Good thought. I wonder if that integrity functional role could be delegated
to the container format rather than the payload element.
I don't believe that trying to do integrity measures at the wrapper
level will work well. Even if you checksum blocks, and can recover at a
block level, you don't know what the recoverable boundaries are. If the
payload is a compressed bitstream (that is not designed for
recoverability), then no matter what chunk-level recovery is done by the
wrapper or transport, you can't recover anything beyond the first
damaged bit.
HOWEVER, if the file never leaves a high-integrity environment (like
ZFS) during its lifetime, the data format itself can be as fragile as
you like.
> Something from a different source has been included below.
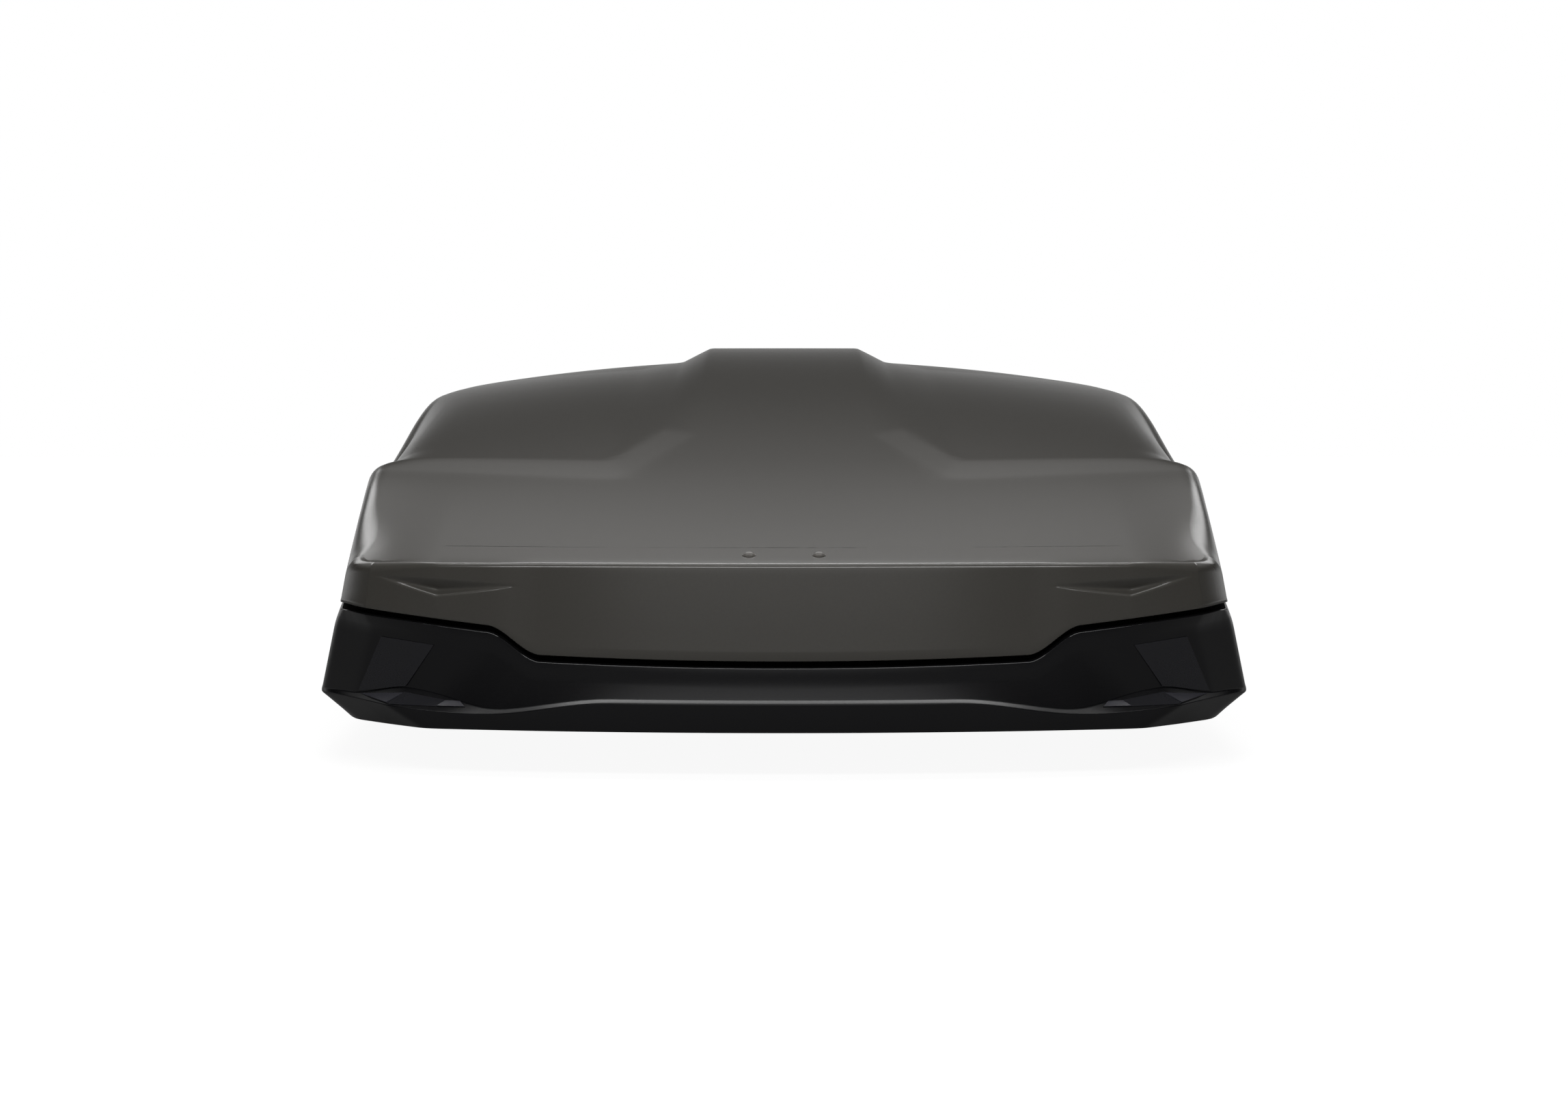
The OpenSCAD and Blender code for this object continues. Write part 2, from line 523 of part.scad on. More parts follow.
module carriage_body() difference() {
    translate([-carriage_w / 2, 0, 0]) rotate([90, 0, 90]) linear_extrude(carriage_w) polygon([
        [-carriage_half, carriage_z], [carriage_half, carriage_z], [carriage_half, carriage_z + 12],
        [carriage_half - 14, carriage_top], [-carriage_half + 14, carriage_top], [-carriage_half, carriage_z + 12]]);
    for (d = [-1, 1]) {
        translate([0, d * (jaw_pivot_y + 8), jaw_pivot_z + jaw_eye_r + 1 - 20])
            cube([jaw_w + 1.2, 36, 40], center = true);
        translate([-carriage_w / 2 - 1, d * jaw_pivot_y, jaw_pivot_z]) rotate([0, 90, 0])
            cylinder(r = jaw_pin_r + .02, h = carriage_w + 2);
    }
    translate([0, 0, carriage_z - 1]) cylinder(r = 5 + fit, h = 60);
}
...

All the error detection and healing is done at a layer UNDER
the file (in ZFS' case, redundant vdev). That's a fine approach but
clearly only possible for tightly controlled situations (and not much
good for remote file servers using ordinary protocols, because the
network is relatively unreliable).
The payload
doesn't get internally marked up with checksum blocks, but we rely on
LZW/LZW2/other as the guarantor of file integrity. The rest of the
scavenging is done by the metadata/descriptor element (like card 1 = byte
[xxx]-byte[yyy]). Any damage or ambiguity is noted in this external
metadata rather than the actual capture blob. The container ensures that
the integrity of the contents are the same as when they were created. The
descriptor describes what was known at creation time. Workable?
I'm not sure I understand what this adds to recoverability. Can you
explain another way?
I guess my point is that eventually you have to design the payload for
recoverability. On the other hand... backups. :)
--Toby
Regards,
Colin Eby